The Georgia Supreme Court rules private probation legal but extending sentences is not

AJC.com

The Georgia Supreme Court ruled that it is constitutional for private probation companies to supervise misdemeanor offenders but illegal for courts to lengthen a probationer’s sentence after it’s been imposed.

The ruling was released Monday in a lawsuit that contended that Sentinel Offender Services and other private probation companies were illegally imposing requirements such as electronic monitoring and extended sentences on probationers. The court partially affirmed and partially reversed earlier rulings in the case.

Sentinel may have to reimburse fees collected from probationers in one county, Columbia, because the court said it did not have a legal contract with the county.

Georgia uses private probation companies more than any other state. Those companies collect about $40 million a year in supervision fees from low-level misdemeanor offenders, primarily from people who didn’t have the means to pay court fines for offenses such as illegal lane change, drunken driving or trespassing.
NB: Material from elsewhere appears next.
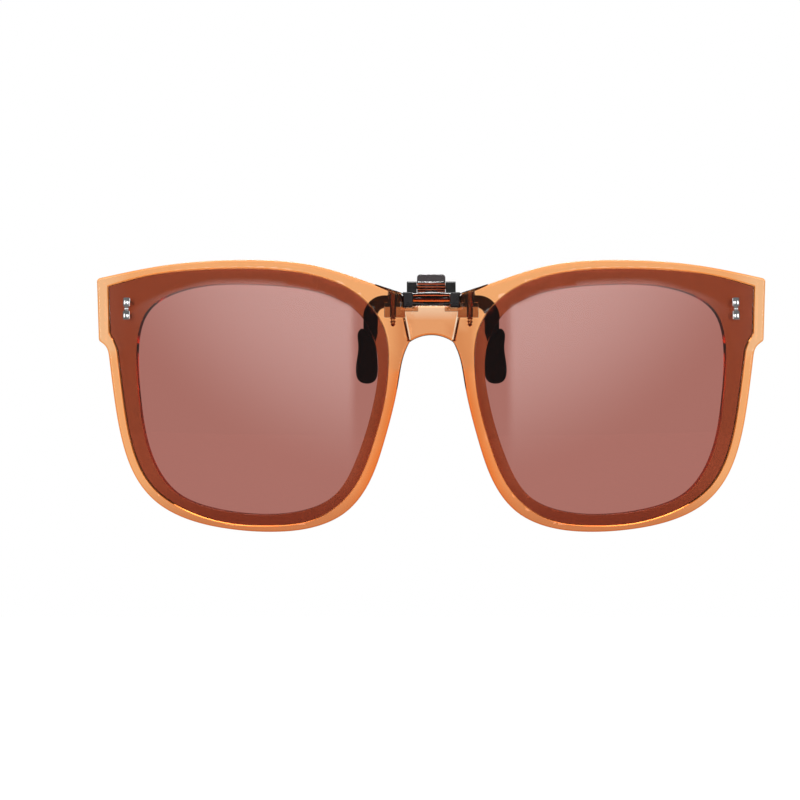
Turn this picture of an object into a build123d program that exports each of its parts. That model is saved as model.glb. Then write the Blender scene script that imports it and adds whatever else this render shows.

One of the lawyers for the probationers called the system “cash register probation” because additional requirements are tacked on by the companies in order to increase fees they can collect.

Private probation company lawyer James Ellington argued before the court earlier this year that without the current system, municipal and state court judges would simply have to jail people who couldn’t pay fines immediately because there would be no way to enforce their sentences. Consequently, jails would become crowded and taxpayers would have to cover the costs of keeping low-level misdemeanor probation violators locked up.